Did you face any challenges?

The creative industry is very competitive. It can be tough to stand out, and I definitely experienced some Imposter Syndrome. It can also be challenging to find a job in design straight out of Uni – something they never mentioned on the degree course! 

What would your childhood-self say about your job now?

Well, I loved books, so childhood Rhiannon would be very excited that I now work for Wonderbly. I’d tell her: “Just keep going with it. Do what you love to do.” 

Katy, Vice President of Publishing

Katy, Wonderbly Vice President of Publishing

What did you want to be when you were younger?

When I was little, I wanted to be a vet or an actress.

How did your dream evolve?

I definitely didn’t become a vet, but I did become an actress for a while. Then a director, and then on into publishing. I’ve had a very fortunate (if varied) career, and I did sort of “fall” into publishing. 

Did you face any challenges?

I wasn’t always sure what I wanted to do – I just knew I loved making things. I always tried to follow paths and ideas that excited me, but I had to train myself out of being shy about my ideas. While working as an actor, I quickly realized I had entered an extremely competitive industry. I always felt very reluctant to put myself out there and feared people thinking I was too big for my boots or laughing at me for trying. But you have to keep going, keep having a word with yourself. Creatively the most valuable thing you can be is sure of yourself. 

What would your childhood-self say about your job now?

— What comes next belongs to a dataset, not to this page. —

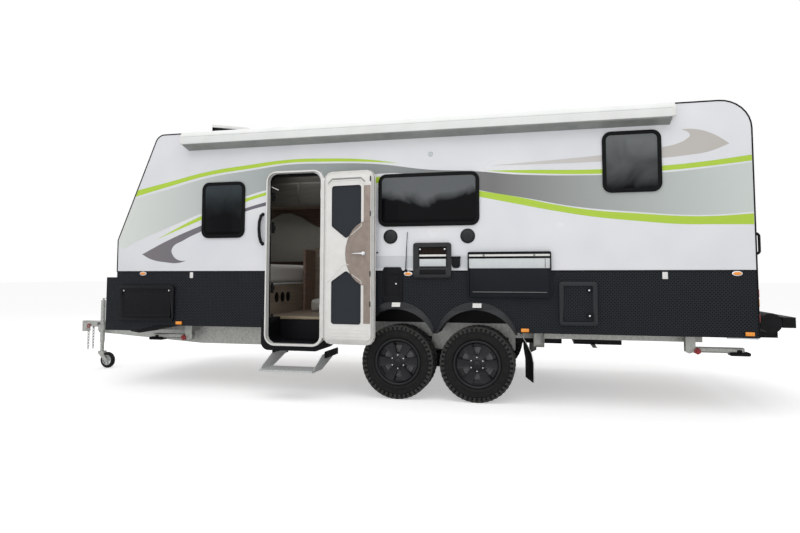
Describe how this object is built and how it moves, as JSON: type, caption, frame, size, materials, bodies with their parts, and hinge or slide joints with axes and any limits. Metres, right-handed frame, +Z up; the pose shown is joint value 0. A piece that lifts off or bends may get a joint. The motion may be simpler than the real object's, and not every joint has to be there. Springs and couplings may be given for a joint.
{
  "type": "travel caravan",
  "caption": "Travel caravan on close-set axles with raked front, checker-plate lower walls, awning case, open entry door, slide-out step, A-frame drawbar and jockey wheel.",
  "frame": {"origin": "on the ground, under the middle of the whole outline", "axes": "+X to the rear, +Y away from the door side, +Z up"},
  "size_m": [9.022, 2.815, 3.3012],
  "materials": {
    "white_panel": "satin white skin",
    "black_checker": "black checker plate",
    "galvanised": "hot-dip galvanised",
    "black_steel": "black paint",
    "aluminium": "mill finish",
    "black_plastic": "moulded, matt",
    "white_plastic": "moulded, gloss",
    "rubber": "moulded rubber",
    "black_alloy": "gloss black cast alloy",
    "tinted_acrylic": "dark tint",
    "board": "laminated board",
    "plywood": "sandwich floor",
    "lens": "amber lens",
    "linen": "woven bed linen"
  },
  "bodies": {
    "caravan": {"chassis_rails": "galvanised", "cross_members": "galvanised", "drawbar": "galvanised", "coupling": "galvanised", "jockey_post": "galvanised", "safety_chains": "galvanised", "axles": "black_steel", "leaf_springs": "black_steel", "chassis_brackets": "galvanised", "water_tanks": "black_plastic", "mud_flaps": "black_plastic", "rear_bumper": "black_steel", "floor_panel": "plywood", "step_well": "black_plastic", "wheel_boxes": "black_plastic", "side_wall_left": "white_panel", "side_wall_right": "white_panel", "side_skirt_left": "black_checker", "side_skirt_right": "black_checker", "front_wall": "white_panel", "front_boot": "black_checker", "rear_wall": "white_panel", "rear_skirt": "black_checker", "roof_panel": "white_panel", "door_frame": "white_plastic", "window_frames": "black_plastic", "window_panes": "tinted_acrylic", "wheel_arch_flares": "black_plastic", "lid_frames": "black_plastic", "awning_cassette": "aluminium", "roof_fittings": "white_plastic", "outside_fittings": "black_plastic", "lamps": "lens", "furniture": "board", "bedding": "linen"},
    "wheel_front_left": {"tyre_front_left": "rubber", "rim_front_left": "black_alloy"},
    "wheel_front_right": {"tyre_front_right": "rubber", "rim_front_right": "black_alloy"},
    "wheel_rear_left": {"tyre_rear_left": "rubber", "rim_rear_left": "black_alloy"},
    "wheel_rear_right": {"tyre_rear_right": "rubber", "rim_rear_right": "black_alloy"},
    "door": {"entry_door": "white_plastic", "screen_door": "white_plastic", "door_lever": "aluminium"},
    "step": {"entry_step": "aluminium"},
    "boot_hatch_left": {"boot_lid_left": "black_checker"},
    "boot_hatch_right": {"boot_lid_right": "black_checker"},
    "locker_hatch": {"locker_lid": "black_checker"},
    "service_hatch": {"service_lid": "white_panel"},
    "battery_hatch": {"battery_lid": "black_checker"},
    "table": {"picnic_table": "white_panel"},
    "leg_front_left": {"stabiliser_front_left": "galvanised"},
    "leg_front_right": {"stabiliser_front_right": "galvanised"},
    "leg_rear_left": {"stabiliser_rear_left": "galvanised"},
    "leg_rear_right": {"stabiliser_rear_right": "galvanised"},
    "jockey_inner": {"jockey_slide": "galvanised"},
    "jockey_caster": {"jockey_fork": "galvanised"},
    "jockey_roller": {"jockey_wheel": "rubber"}
  },
  "joints": [
    {"name": "wheel_front_left_spin", "type": "hinge", "parent": "caravan", "child": "wheel_front_left", "pos_m": [0.524, -0.925, 0.3875], "axis": [0, 1, 0], "continuous": true},
    {"name": "wheel_front_right_spin", "type": "hinge", "parent": "caravan", "child": "wheel_front_right", "pos_m": [0.524, 1.21, 0.3875], "axis": [0, 1, 0], "continuous": true},
    {"name": "wheel_rear_left_spin", "type": "hinge", "parent": "caravan", "child": "wheel_rear_left", "pos_m": [1.364, -0.925, 0.3875], "axis": [0, 1, 0], "continuous": true},
    {"name": "wheel_rear_right_spin", "type": "hinge", "parent": "caravan", "child": "wheel_rear_right", "pos_m": [1.364, 1.21, 0.3875], "axis": [0, 1, 0], "continuous": true},
    {"name": "entry_door_hinge", "type": "hinge", "parent": "caravan", "child": "door", "pos_m": [-0.314, -1.1265, 0.533], "axis": [0, 0, 1], "range_deg": [-176, 0]},
    {"name": "entry_step_slide", "type": "slide", "parent": "caravan", "child": "step", "axis": [0, 1, 0], "range_m": [0, 0.33]},
    {"name": "boot_lid_left_hinge", "type": "hinge", "parent": "caravan", "child": "boot_hatch_left", "pos_m": [-2.856, -1.0988, 0.812], "axis": [1, 0, 0], "range_deg": [0, 100]},
    {"name": "boot_lid_right_hinge", "type": "hinge", "parent": "caravan", "child": "boot_hatch_right", "pos_m": [-2.856, 1.3838, 0.812], "axis": [-1, 0, 0], "range_deg": [0, 100]},
    {"name": "locker_lid_hinge", "type": "hinge", "parent": "caravan", "child": "locker_hatch", "pos_m": [2.192, -1.0988, 0.852], "axis": [1, 0, 0], "range_deg": [0, 100]},
    {"name": "service_lid_hinge", "type": "hinge", "parent": "caravan", "child": "service_hatch", "pos_m": [0.728, -1.0988, 1.394], "axis": [1, 0, 0], "range_deg": [0, 100]},
    {"name": "battery_lid_hinge", "type": "hinge", "parent": "caravan", "child": "battery_hatch", "pos_m": [0.35, -1.0988, 1.088], "axis": [1, 0, 0], "range_deg": [0, 100]},
    {"name": "picnic_table_hinge", "type": "hinge", "parent": "caravan", "child": "table", "pos_m": [1.287, -1.1148, 1.084], "axis": [1, 0, 0], "range_deg": [0, 90]},
    {"name": "stabiliser_front_left_swing", "type": "hinge", "parent": "caravan", "child": "leg_front_left", "pos_m": [-2.116, -0.7875, 0.578], "axis": [0, -1, 0], "range_deg": [0, 72]},
    {"name": "stabiliser_front_right_swing", "type": "hinge", "parent": "caravan", "child": "leg_front_right", "pos_m": [-2.116, 1.0725, 0.578], "axis": [0, -1, 0], "range_deg": [0, 72]},
    {"name": "stabiliser_rear_left_swing", "type": "hinge", "parent": "caravan", "child": "leg_rear_left", "pos_m": [3.444, -0.7875, 0.578], "axis": [0, 1, 0], "range_deg": [0, 72]},
    {"name": "stabiliser_rear_right_swing", "type": "hinge", "parent": "caravan", "child": "leg_rear_right", "pos_m": [3.444, 1.0725, 0.578], "axis": [0, 1, 0], "range_deg": [0, 72]},
    {"name": "jockey_wind", "type": "slide", "parent": "caravan", "child": "jockey_inner", "axis": [0, 0, 1], "range_m": [0, 0.12]},
    {"name": "jockey_swivel", "type": "hinge", "parent": "jockey_inner", "child": "jockey_caster", "pos_m": [-4.066, 0.0125, 0.234], "axis": [0, 0, 1], "continuous": true},
    {"name": "jockey_wheel_spin", "type": "hinge", "parent": "jockey_caster", "child": "jockey_roller", "pos_m": [-3.966, 0.0125, 0.11], "axis": [0, 1, 0], "continuous": true}
  ]
}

My childhood-self wouldn’t have known what my job was! Making personalized books wasn’t a thing – I love that we’ve opened up the industry for how we create books. I do have some words for my childhood-self though: one thing I know for certain is that if you keep ideas hidden under your bed, nobody is ever going to see them. Nobody is going to knock on your door, asking you to share your ideas with them. You have to put it out there. Your idea is just as valid and valuable as anybody else’s. Never apologize for wanting to do something extraordinary.